I think there could be a number of issues that such a document could 
address, with numerous benefits:

* How to convert from XHTML to HTML and back again, dealing with issues
   - <?xml encoding=""?> to <meta charset="">
   - xml:lang to lang
   - xml:base to <base> or rewriting URIs to fully qualified URIs, if
   - How to serialise the content of <noscript>, <noframes>, etc.
     elements in XHTML.
   - Optional elements, like <tbody>
   - etc.
* Guidelines for pretty printers (like HTML Tidy)

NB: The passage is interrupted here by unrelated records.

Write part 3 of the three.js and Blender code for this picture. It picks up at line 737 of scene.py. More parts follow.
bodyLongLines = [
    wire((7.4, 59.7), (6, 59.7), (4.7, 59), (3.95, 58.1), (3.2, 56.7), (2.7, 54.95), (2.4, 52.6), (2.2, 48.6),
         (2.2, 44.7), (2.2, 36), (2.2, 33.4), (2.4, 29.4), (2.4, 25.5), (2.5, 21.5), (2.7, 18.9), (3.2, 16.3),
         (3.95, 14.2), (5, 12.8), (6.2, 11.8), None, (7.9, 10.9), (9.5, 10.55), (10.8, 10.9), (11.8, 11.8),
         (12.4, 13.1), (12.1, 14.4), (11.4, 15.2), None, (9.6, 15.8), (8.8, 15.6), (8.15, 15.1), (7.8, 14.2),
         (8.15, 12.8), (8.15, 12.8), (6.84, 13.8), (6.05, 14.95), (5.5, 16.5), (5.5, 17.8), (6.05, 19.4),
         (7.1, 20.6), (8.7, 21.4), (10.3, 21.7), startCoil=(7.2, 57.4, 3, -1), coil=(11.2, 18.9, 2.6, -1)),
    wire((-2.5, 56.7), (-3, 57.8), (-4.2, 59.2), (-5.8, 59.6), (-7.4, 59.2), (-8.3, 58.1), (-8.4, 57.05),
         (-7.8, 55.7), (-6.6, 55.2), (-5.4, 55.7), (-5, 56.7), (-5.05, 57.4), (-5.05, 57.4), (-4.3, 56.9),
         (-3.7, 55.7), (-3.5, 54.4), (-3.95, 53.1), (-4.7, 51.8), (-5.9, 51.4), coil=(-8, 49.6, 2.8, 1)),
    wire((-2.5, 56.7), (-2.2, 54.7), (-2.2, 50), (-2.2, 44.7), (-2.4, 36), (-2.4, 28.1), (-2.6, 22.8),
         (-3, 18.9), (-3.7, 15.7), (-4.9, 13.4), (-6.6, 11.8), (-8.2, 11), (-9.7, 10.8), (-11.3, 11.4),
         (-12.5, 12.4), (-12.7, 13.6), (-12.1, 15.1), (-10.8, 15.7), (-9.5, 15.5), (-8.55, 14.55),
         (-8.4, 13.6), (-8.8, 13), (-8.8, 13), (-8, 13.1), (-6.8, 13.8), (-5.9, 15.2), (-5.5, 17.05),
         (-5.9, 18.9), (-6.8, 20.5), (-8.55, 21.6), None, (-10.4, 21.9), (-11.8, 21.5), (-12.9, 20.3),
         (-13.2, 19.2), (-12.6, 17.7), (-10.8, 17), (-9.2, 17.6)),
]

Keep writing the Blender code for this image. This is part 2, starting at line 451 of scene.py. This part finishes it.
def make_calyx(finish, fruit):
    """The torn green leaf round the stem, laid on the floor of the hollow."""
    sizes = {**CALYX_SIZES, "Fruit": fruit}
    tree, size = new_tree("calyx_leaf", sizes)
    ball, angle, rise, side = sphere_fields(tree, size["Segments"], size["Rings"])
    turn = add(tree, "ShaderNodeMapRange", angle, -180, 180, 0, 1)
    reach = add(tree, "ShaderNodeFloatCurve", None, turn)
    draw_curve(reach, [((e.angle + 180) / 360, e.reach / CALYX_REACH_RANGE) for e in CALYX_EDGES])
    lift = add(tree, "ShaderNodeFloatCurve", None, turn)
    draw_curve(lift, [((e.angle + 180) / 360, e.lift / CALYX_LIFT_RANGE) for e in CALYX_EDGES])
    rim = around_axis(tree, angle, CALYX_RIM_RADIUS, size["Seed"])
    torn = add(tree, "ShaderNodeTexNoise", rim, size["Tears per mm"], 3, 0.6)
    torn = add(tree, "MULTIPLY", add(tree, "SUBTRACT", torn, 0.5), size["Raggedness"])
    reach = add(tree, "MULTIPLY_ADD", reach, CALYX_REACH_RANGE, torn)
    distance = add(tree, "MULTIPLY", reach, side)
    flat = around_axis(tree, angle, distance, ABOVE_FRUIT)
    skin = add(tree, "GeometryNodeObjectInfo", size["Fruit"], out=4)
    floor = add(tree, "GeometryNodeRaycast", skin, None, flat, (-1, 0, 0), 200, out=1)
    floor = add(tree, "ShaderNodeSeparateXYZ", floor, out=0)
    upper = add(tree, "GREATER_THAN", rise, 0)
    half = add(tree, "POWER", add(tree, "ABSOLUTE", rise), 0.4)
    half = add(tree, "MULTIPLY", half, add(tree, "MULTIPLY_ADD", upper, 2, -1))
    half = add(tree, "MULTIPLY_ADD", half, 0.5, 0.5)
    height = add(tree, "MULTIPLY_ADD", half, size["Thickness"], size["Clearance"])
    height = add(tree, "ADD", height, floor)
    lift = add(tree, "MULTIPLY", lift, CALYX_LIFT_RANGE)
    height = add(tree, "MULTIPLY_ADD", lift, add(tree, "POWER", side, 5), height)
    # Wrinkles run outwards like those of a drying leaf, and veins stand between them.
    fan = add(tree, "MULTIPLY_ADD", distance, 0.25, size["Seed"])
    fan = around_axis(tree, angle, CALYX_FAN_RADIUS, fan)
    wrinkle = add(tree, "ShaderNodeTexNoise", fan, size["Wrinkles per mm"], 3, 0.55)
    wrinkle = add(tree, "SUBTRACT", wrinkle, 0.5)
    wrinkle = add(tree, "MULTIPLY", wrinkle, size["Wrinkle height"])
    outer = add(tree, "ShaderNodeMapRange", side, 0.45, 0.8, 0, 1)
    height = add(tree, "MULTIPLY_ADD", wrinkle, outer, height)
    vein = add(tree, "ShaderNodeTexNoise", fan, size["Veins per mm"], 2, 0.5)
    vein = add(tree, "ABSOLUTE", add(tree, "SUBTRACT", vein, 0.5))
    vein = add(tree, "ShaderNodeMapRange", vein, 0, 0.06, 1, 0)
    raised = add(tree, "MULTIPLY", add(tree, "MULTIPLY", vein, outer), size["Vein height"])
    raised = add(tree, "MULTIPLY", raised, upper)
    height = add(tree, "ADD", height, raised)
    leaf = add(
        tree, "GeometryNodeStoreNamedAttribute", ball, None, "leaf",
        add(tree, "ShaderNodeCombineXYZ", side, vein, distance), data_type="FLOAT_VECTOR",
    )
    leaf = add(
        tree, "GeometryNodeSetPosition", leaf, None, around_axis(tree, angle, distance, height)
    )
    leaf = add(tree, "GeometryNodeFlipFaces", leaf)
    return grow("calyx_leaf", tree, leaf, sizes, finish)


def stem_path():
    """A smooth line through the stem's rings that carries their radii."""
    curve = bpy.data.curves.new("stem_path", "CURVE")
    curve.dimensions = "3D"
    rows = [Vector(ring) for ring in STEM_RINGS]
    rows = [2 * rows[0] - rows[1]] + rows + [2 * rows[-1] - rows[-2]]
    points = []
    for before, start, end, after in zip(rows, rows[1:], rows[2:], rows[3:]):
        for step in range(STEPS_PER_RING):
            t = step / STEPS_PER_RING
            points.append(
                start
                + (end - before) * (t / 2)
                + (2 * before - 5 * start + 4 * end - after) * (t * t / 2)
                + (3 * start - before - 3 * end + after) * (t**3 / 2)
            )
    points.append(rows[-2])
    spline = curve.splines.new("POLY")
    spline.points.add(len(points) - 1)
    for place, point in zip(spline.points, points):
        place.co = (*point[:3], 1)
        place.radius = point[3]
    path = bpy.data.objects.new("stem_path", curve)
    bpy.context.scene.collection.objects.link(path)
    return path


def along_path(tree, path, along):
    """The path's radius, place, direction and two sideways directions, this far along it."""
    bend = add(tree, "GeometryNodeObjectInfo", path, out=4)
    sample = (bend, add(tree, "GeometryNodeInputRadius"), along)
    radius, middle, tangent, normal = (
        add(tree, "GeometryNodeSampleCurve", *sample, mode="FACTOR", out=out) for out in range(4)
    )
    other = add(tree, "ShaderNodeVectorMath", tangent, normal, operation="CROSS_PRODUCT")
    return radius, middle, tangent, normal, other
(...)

* Coding conventions for authors
   - Quoting attribute values with ""
   - lowercase tag names and attribute values
   - etc.

I think the authoring guidelines should be given the least weight, since 
they have little technical impact and will be the greatest source of 
conflicts in personal opinions.  Therefore, I think it would be wise to 
allow for flexibility in such guidelines and leave some of the specifics 
up to individual organisations or authors.